Uniform convergence of the smooth calibration error and its relationship with functional gradient
Futoshi Futami, Atsushi Nitanda
TL;DR
The paper addresses the gap between calibration and accuracy by studying the smooth calibration error (smCE) in a finite-sample setting. It develops a uniform convergence bound for smCE and connects training smCE to the norm of the empirical functional gradient, providing a principled route to improve calibration without sacrificing accuracy. Through three case studies—gradient boosting trees, kernel boosting, and two-layer neural networks—the authors derive concrete conditions under which both calibration and misclassification performance can be simultaneously guaranteed, highlighting trade-offs between iterations and model complexity.
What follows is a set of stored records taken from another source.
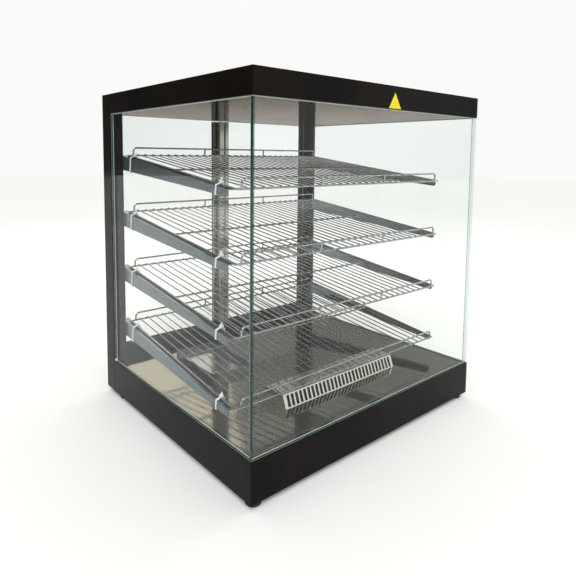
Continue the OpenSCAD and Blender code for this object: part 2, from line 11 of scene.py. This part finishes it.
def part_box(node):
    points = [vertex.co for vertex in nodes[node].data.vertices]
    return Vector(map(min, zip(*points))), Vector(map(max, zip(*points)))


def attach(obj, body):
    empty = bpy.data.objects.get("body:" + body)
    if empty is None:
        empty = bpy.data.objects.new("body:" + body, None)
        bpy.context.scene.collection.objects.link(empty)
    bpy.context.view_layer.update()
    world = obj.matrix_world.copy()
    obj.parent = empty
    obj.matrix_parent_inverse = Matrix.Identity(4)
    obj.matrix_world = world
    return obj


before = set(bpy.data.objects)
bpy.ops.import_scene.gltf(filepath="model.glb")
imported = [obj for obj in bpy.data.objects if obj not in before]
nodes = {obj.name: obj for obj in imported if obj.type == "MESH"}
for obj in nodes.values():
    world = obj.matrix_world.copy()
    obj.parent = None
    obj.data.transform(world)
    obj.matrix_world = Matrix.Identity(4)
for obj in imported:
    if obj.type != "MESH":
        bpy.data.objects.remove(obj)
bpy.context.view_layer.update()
scene = bpy.context.scene
rng = random.Random(41)

SHELVES = range(1, 5)
X, Y, Z = range(3)


# ---------------------------------------------------------------- camera
CAMERA_PLACE = (-0.81901, -0.94862, 0.58764)
CAMERA_YAW, CAMERA_PITCH, CAMERA_ROLL = (math.radians(v) for v in (40.865, 5.022, 0.603))
CAMERA_LENS, CAMERA_SHIFT_Y = 32.67, -0.15


def make_camera():
    data = bpy.data.cameras.new("camera")
    cam = bpy.data.objects.new("camera", data)
    scene.collection.objects.link(cam)
    turn = (Matrix.Rotation(-CAMERA_YAW, 4, "Z") @ Matrix.Rotation(math.pi / 2 - CAMERA_PITCH, 4, "X")
            @ Matrix.Rotation(CAMERA_ROLL, 4, "Z"))
    cam.matrix_world = Matrix.Translation(CAMERA_PLACE) @ turn
    data.sensor_width = 36
    data.lens = CAMERA_LENS
    data.shift_y = CAMERA_SHIFT_Y
    data.clip_start, data.clip_end = 0.02, 60
    scene.camera = cam


make_camera()


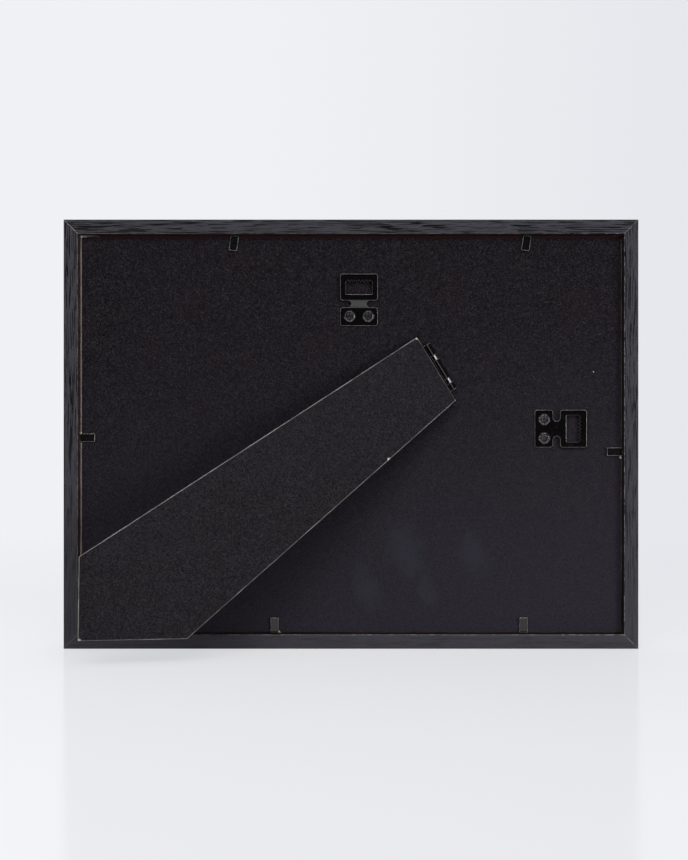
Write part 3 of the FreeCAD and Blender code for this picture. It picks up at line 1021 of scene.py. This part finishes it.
# One knuckle as a closed band along the hinge line, thinner at its two ends
def rolledKnuckle(shape, start, length, low, edge):
    pairs = curledStrip(low)
    trim, small = hinge["rollEdge"], hinge["endShare"]
    stations = [(0, small), (trim, 1.0), (trim * 1.5, 1.0)]
    stations += [(length * share, 1.0) for share in (0.2, 0.4, 0.6, 0.8)]
    stations += [(length - trim * 1.5, 1.0), (length - trim, 1.0), (length, small)]
    rings = []
    for shift, share in stations:
        ring = []
        for outer, inner in pairs:
            middle = (outer + inner) / 2
            for point in (outer, inner):
                x, z = middle + (point - middle) * share
                ring.append(shape.verts.new((x, start + shift, z)))
        rings.append(ring)
    count = len(pairs)
    for number, (first, second) in enumerate(zip(rings, rings[1:])):
        for side in (0, 1):
            for index in range(count - 1):
                a, b = index * 2 + side, index * 2 + 2 + side
                polygon = shape.faces.new((first[a], first[b], second[b], second[a]))
                polygon.smooth = True
                polygon.material_index = edge if number in (0, len(rings) - 2) else 0
        for index in (0, count - 1):
            a, b = index * 2, index * 2 + 1
            shape.faces.new((first[a], first[b], second[b], second[a]))
    for ring in (rings[0], rings[-1]):
        for index in range(count - 1):
            a = index * 2
            polygon = shape.faces.new((ring[a], ring[a + 1], ring[a + 3], ring[a + 2]))
            polygon.material_index = edge


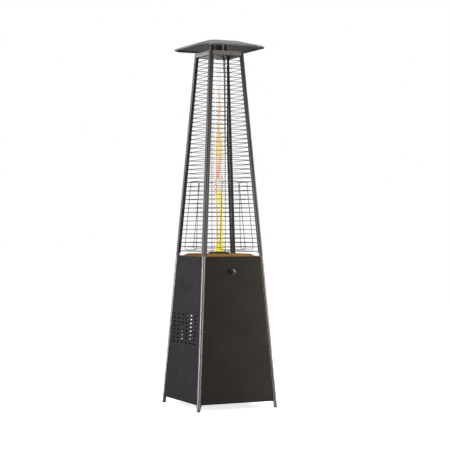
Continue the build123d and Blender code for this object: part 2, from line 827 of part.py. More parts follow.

These results offer theoretical guidance for designing probabilistic predictors with provable calibration guarantees in common learning paradigms and illustrate how calibration improvements can be achieved via controlling the gradient dynamics. The framework also clarifies the relationship between smCE and traditional calibration metrics, underscoring the practical relevance of uniform convergence results for real-world probabilistic prediction tasks.
Abstract
Calibration is a critical requirement for reliable probabilistic prediction, especially in high-risk applications. However, the theoretical understanding of which learning algorithms can simultaneously achieve high accuracy and good calibration remains limited, and many existing studies provide empirical validation or a theoretical guarantee in restrictive settings. To address this issue, in this work, we focus on the smooth calibration error (CE) and provide a uniform convergence bound, showing that the smooth CE is bounded by the sum of the smooth CE over the training dataset and a generalization gap. We further prove that the functional gradient of the loss function can effectively control the training smooth CE. Based on this framework, we analyze three representative algorithms: gradient boosting trees, kernel boosting, and two-layer neural networks. For each, we derive conditions under which both classification and calibration performances are simultaneously guaranteed. Our results offer new theoretical insights and practical guidance for designing reliable probabilistic models with provable calibration guarantees.